Get Started

Concepts

The SCIPR algorithm for aligning scRNA-seq data is an iterative algorithm with the goal of learning a global function which can be used to align cells of one type of batch to another type of batch. It proceeds in steps, each of which consists of two phases:

  1. Matching - pairing cells between two batches of data (i.e. cells which have the same “state”).
  2. Transforming - learning a function to move the cells of one batch closer to their assigned counterpart (the cell they are paired with from step (1)) in the other batch.

Phase 1 corresponds to panel 2) in the figure below, and phase 2 corresponds to panel 3):

scipr method overview

Finally, after all of the steps of SCIPR, the resulting transformation function is actually the composition of the learned functions at each step (panel 6) in the figure above).

Implementation

The SCIPR algorithm to learn the transformation function is implemented as the scipr.SCIPR.fit() method. Users can secify which algorithms to use for the matching and the transforming, either from among the options we provide in our API, or by implementing their own custom extensions.

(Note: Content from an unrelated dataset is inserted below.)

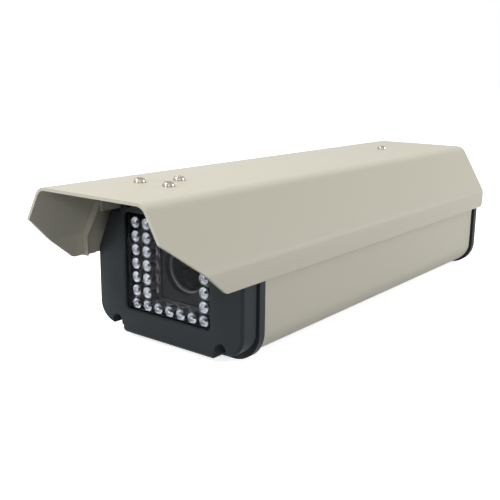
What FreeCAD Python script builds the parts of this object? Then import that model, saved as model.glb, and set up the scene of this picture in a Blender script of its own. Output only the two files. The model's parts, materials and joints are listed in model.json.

In particular, scipr implements the Strategy design pattern [GHJV94], where each matching or transformation algorithm is implemented as a concrete subclass of either the abstract scipr.matching.Match or scipr.transform.Transformer classes.

Examples

Use the classic Iterative Closest Points (ICP) [BeMc92] algorithm to align cells:

import scipr
from scipr.matching import Closest
from scipr.transform import Rigid

closest = Closest()
rigid = Rigid()

model = scipr.SCIPR(match_algo=closest,
                    transform_algo=rigid,
                    input_normalization='l2')
model.fit(batch_A, batch_B)

# Apply the model to get the aligned result
batch_A_aligned = model.trasform(batch_A)

Alternatively, we recommend trying matching and transformation functions more suited to scRNA-seq data:

from scipr.matching import MNN
from scipr.transform import Affine

mnn = MNN()
affine = Affine()

model = scipr.SCIPR(match_algo=mnn,
                    transform_algo=affine,
                    input_normalization='l2')
model.fit(batch_A, batch_B)
batch_A_aligned = model.trasform(batch_A)

Logging

scipr uses Python’s built-in logging module to report informational messages and training metrics (e.g. loss values at each gradient descent iteration), and so normally you should see nothing printed to stdout (unless it’s warning message). If you would like to see this informational text, configure the Python logger with the appropriate level like so:

import logging
logging.basicConfig(level=logging.INFO)

TensorBoard

Some scipr functions can be enabled with TensorBoard logging, giving you a useful “dashboard” view of model metrics as the SCIPR model is fit, as in the example screenshot below. It can be very useful for debugging an alignment. See Installation for enabling this feature.

TensorBoard logging dashboard example

References

[GHJV94]Gamma, E., Helm, R., Johnson, R., & Vlissides, J. (1994). Design Patterns: Elements of Reusable Object-Oriented Software.
[BeMc92]Besl, P. J., & McKay, H. D. (1992). A method for registration of 3-D shapes. IEEE Transactions on Pattern Analysis and Machine Intelligence, 14(2), 239–256.